NEWS

Gov’t faces internal backlash over Panaritis

Prime Minister Alexis Tsipras faced a backlash on Sunday from his leftist party lawmakers over the government’s pick for the country’s representative at the International Monetary Fund, the latest issue to deepen divisions in the ruling party.

The rift was triggered by the choice of Elena Panaritis, a member of Greece’s financial crisis negotiating team and parliamentary deputy for the centrer-left PASOK party from 2009 to 2012, to replace Thanos Katsambas at the IMF.

In a letter sent to Tsipras on Sunday, some 40 deputies from his anti-bailout SYRIZA party opposed Panaritis’ appointment and asked for it to be withdrawn. They said her views conflicted with the party’s programme since she held a post at PASOK when it supported bailout policies.

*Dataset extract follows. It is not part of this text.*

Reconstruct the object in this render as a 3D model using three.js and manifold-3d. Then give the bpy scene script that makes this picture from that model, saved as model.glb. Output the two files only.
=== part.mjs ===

“A prominent representative of bailout policies cannot represent the government,» the lawmakers said in a letter published on a SYRIZA-affiliated website. «It’s not a symbolic but a political issue. It’s a wrong decision and we ask that it is taken back.”

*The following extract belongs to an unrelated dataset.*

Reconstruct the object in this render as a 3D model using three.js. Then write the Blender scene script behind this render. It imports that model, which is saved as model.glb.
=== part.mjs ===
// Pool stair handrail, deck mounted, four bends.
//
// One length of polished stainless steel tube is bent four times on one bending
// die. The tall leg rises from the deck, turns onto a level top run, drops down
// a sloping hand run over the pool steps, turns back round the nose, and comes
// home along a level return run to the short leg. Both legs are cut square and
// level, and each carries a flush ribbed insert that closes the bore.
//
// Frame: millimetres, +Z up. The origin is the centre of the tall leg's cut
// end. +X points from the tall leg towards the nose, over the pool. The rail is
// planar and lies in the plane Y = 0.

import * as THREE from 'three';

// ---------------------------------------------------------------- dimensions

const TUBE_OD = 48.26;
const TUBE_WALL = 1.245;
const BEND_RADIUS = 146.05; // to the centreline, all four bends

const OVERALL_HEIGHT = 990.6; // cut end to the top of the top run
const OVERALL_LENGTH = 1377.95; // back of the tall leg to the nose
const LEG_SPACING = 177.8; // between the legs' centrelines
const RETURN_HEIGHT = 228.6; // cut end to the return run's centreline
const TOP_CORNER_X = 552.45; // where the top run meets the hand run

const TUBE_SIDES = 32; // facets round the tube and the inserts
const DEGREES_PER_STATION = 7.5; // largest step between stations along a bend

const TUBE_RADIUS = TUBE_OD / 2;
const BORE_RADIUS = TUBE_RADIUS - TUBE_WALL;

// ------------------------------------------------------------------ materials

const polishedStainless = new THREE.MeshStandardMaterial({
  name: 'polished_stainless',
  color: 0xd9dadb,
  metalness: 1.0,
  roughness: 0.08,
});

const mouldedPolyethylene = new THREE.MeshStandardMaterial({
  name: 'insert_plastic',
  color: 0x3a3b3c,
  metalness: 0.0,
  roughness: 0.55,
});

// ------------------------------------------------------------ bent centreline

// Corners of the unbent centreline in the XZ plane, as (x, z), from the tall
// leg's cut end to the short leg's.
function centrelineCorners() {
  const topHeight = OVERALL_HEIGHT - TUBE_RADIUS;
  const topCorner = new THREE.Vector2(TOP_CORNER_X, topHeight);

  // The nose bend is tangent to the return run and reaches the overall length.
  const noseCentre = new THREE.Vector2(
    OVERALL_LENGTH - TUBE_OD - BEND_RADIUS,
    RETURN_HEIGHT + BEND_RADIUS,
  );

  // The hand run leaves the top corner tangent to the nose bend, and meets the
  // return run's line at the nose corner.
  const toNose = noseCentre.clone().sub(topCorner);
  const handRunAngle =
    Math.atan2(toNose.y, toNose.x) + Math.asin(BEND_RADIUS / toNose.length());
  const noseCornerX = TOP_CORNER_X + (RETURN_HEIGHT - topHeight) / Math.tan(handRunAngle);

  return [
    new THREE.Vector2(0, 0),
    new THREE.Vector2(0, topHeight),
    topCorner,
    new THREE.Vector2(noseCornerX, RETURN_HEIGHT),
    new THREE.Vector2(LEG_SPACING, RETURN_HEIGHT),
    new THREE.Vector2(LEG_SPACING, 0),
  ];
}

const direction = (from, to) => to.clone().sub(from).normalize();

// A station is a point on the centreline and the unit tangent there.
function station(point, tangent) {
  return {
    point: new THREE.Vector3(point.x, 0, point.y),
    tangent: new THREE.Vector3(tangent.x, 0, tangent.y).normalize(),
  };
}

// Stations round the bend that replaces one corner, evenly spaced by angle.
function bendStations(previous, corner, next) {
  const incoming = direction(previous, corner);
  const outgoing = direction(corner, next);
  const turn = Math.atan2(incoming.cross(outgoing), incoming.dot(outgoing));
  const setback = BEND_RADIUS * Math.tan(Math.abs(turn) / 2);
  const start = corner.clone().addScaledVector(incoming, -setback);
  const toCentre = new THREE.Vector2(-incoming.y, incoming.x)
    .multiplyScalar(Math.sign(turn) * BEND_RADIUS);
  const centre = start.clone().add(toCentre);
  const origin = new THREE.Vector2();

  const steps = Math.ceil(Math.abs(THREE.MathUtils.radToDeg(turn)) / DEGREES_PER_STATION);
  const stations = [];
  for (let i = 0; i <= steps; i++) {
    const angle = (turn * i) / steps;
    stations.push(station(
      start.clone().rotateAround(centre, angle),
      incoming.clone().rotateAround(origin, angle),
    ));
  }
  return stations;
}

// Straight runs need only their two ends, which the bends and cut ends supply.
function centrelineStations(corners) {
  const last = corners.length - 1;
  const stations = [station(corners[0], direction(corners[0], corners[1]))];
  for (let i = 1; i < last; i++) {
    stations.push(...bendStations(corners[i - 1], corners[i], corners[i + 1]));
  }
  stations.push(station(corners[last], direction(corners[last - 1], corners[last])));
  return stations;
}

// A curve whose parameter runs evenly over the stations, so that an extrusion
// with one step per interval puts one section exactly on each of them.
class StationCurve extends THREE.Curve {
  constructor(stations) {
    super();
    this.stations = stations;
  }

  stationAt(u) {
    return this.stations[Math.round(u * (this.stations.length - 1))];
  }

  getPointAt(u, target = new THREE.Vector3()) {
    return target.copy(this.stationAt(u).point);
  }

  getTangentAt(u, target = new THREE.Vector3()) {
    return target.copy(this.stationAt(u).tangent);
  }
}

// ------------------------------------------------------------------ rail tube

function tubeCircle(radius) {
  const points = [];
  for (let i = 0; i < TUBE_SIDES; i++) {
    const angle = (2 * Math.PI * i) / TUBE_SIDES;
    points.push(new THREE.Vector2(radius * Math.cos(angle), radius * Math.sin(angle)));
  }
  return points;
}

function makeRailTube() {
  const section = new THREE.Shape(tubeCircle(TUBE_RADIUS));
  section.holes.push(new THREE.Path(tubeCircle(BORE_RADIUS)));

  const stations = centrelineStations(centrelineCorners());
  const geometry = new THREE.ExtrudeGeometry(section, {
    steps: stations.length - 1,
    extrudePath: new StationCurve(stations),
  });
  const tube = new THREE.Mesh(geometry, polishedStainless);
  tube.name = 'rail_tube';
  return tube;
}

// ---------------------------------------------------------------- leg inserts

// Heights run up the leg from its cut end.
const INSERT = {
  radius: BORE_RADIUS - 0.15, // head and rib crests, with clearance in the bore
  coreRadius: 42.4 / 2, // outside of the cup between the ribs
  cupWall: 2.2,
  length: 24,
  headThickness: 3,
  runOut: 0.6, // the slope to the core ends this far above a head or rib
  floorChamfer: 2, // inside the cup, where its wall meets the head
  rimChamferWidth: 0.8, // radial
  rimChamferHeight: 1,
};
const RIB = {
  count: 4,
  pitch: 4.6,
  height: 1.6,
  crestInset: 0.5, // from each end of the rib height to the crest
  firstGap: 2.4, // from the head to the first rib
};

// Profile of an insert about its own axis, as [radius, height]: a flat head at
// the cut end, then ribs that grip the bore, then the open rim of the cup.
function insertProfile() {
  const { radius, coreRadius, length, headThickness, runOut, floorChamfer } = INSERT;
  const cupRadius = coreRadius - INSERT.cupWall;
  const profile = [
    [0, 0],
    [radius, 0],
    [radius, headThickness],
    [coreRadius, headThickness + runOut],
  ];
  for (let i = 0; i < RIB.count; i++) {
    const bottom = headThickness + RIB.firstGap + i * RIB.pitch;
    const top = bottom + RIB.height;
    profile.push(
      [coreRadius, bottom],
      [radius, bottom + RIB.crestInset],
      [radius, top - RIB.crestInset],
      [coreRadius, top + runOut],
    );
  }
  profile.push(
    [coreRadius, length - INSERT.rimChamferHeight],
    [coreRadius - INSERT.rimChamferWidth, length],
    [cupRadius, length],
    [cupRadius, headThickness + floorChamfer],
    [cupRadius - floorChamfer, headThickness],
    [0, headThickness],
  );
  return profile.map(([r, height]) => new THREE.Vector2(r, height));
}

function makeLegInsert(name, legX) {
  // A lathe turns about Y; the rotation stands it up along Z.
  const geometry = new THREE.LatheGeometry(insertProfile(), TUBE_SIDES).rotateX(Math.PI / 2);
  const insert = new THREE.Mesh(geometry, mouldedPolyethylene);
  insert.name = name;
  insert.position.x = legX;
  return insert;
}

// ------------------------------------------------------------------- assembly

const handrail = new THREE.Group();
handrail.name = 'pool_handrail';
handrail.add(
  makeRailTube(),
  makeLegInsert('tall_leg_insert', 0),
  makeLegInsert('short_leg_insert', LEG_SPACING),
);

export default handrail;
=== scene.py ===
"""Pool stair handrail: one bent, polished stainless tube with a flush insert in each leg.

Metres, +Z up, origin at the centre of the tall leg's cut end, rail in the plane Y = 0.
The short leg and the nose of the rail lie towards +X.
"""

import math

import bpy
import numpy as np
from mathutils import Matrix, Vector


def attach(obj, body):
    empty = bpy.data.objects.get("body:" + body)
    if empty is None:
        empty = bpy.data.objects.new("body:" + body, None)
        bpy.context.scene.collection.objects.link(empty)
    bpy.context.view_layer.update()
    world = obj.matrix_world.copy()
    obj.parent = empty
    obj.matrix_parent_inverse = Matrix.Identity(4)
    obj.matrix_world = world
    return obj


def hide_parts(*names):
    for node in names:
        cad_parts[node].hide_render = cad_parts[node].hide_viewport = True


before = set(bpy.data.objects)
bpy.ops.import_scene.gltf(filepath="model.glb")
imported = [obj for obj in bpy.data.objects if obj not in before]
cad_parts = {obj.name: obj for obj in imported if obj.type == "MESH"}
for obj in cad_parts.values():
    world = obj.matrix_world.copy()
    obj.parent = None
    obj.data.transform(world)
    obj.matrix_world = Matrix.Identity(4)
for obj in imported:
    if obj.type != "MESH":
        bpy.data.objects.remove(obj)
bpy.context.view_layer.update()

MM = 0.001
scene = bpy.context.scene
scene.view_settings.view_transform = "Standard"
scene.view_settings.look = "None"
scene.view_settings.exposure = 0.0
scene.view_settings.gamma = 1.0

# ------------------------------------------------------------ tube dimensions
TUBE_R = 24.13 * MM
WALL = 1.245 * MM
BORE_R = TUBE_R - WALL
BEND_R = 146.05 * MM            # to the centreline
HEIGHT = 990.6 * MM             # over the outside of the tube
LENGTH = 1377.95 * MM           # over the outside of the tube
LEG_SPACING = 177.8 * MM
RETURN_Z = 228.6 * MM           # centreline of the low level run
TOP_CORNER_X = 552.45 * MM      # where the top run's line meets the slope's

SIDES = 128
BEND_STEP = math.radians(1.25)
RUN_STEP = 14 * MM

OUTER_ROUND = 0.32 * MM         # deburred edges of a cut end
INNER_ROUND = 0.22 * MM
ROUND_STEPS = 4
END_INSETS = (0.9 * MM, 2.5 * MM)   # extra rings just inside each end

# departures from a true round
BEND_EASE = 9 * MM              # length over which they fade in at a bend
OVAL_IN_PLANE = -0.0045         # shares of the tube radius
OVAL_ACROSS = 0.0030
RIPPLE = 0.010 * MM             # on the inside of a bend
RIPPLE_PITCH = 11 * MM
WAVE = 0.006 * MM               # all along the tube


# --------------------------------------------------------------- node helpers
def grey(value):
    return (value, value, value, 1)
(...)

“It would be good for the government and the prime minister himself to review the issue,» SYRIZA’s European Parliament lawmaker Dimitris Papadimoulis told Greek radio on Saturday.

Panaritis has been considered close to outspoken Finance Minister Yanis Varoufakis and criticism of her appointment was seen as an indirect attack on the minister, sparking a new round of speculation about his fate.

But Varoufakis dismissed the talk by tweeting: «Rumors of my impending resignation are for the umpteenth time grossly premature.”